The Quiet Rebellion of Repair
Photo @riho_k
There’s something deeply satisfying about fixing a thing that was broken. Not replacing it. Not upgrading it. Not tossing it into the abyss of the landfill and clicking "Buy Again." But sitting with it, inspecting the damage, understanding how it broke and why, and then doing the work of bringing it back.
It’s satisfying. And a quiet kind of rebellion.
In a world that tells us everything is disposable—our clothes, our furniture, our tech, even our relationships—the act of repair feels almost subversive. To repair something is to believe that it still has value. That it is worth the time, the effort, the care. It’s to whisper into the wind in a world screaming for novelty, "I still see you. I still choose you.”
My daughter recently learned how to sew. She wanted to stitch a ripped seam on her favourite pair of pants instead of donating them. She was visibly empowered by her new ability to fix them. It felt oddly emotional. She wasn’t just patching the fabric; she was refusing a narrative that says, "just get rid of them and buy something new. Something better!" Because we're made to believe from birth that new is always better. But maybe there is no "better" than something familiar, something that already knows your shape. Maybe the better thing is the one that’s been with you for a while, and could keep being with you, if only you let it.
I think of a chipped mug I glued back together instead of replacing. It’s not perfect now, but it was never supposed to be. It just needed a little help. A little glue. A little grace.
We don’t talk enough about grace in the context of things. Or people.
Repair demands intimacy. You have to really look at something. You have to be willing to see the break. Not ignore it, not gloss over it, not toss it and pretend it never mattered. But to care enough to sit with the mess without flinching. To care enough to try.

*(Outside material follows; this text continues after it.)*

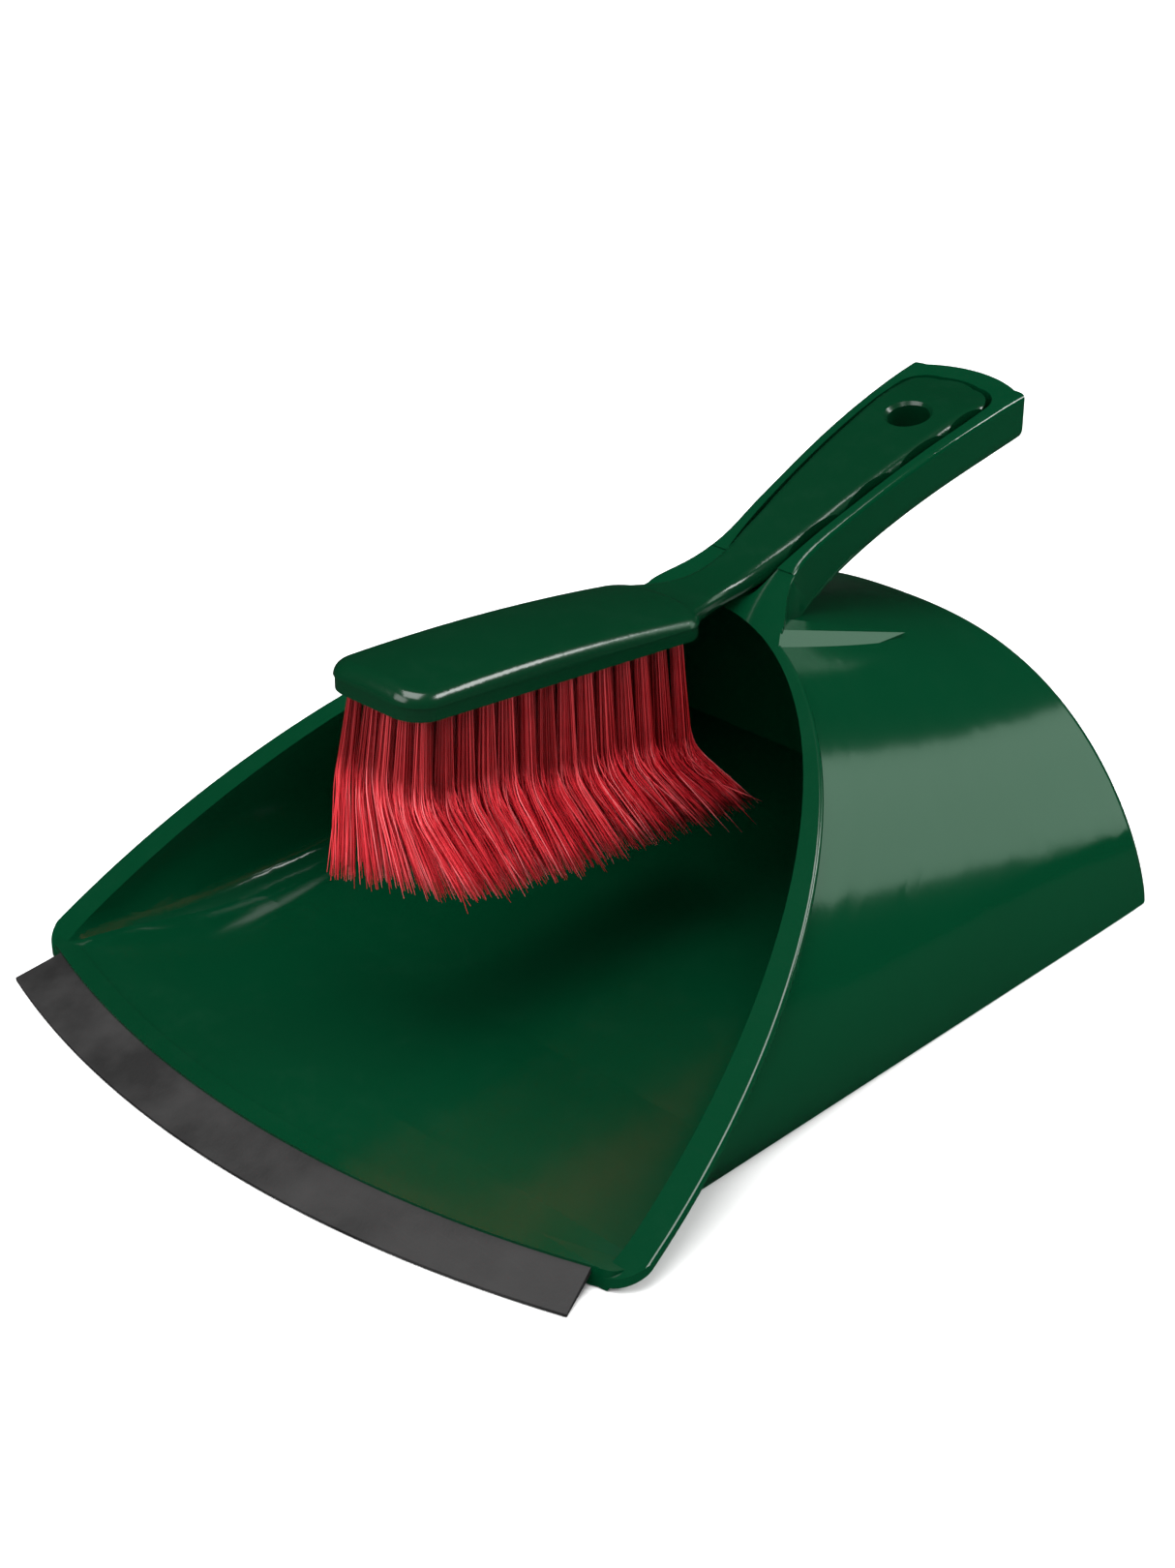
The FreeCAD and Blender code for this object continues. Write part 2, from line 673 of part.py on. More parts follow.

And that kind of care changes you. It reminds you of the invisible thread that ties you to your belongings and all the people behind them, to the world around you, to the things and places and people that you love. Because, of course, the same logic applies to more than just buttons and mugs.
How many people, I wonder, have been discarded for being too much or maybe for being not enough? For cracking under pressure? For showing signs of wear? Obviously, this doesn't apply to abusive relationships, but to all those little possibilities we let slip away because of some checkbox or other not being checked.
We ghost each other now instead of talking. We move on instead of mending. We chase the new, the exciting, the pristine, and we pretend that effort isn’t love. That caring isn’t sacred. That repair isn’t revolutionary.
But it is. It is.
When I look at something I’ve repaired, I don’t see damage. I see dedication. I see care, time, a refusal to give up. I see a belief in what still could be.
There’s a Japanese art called kintsugi—maybe you’ve heard of it—where broken pottery is repaired with gold. The idea is not to hide the cracks, but to illuminate them. To make the repaired object more beautiful because it has been broken. Because it has been made whole again.
We need more kintsugi in our lives. More golden seams. More signs that we tried. That we believed in what was, and in what still might be.
I think, more than anything, that’s the kind of life I want to cultivate for myself. One made of good-quality things that last, used well and cared for over time. One filled with people who know how to stay, to mend, to make the effort. One where nothing and no one is perfect, but everything is valued.
And when I forget, when I get tired, when I’m tempted by shiny new things, I hope I remember that chipped mug on my shelf. Still holding warmth. Still holding stories. Still precious.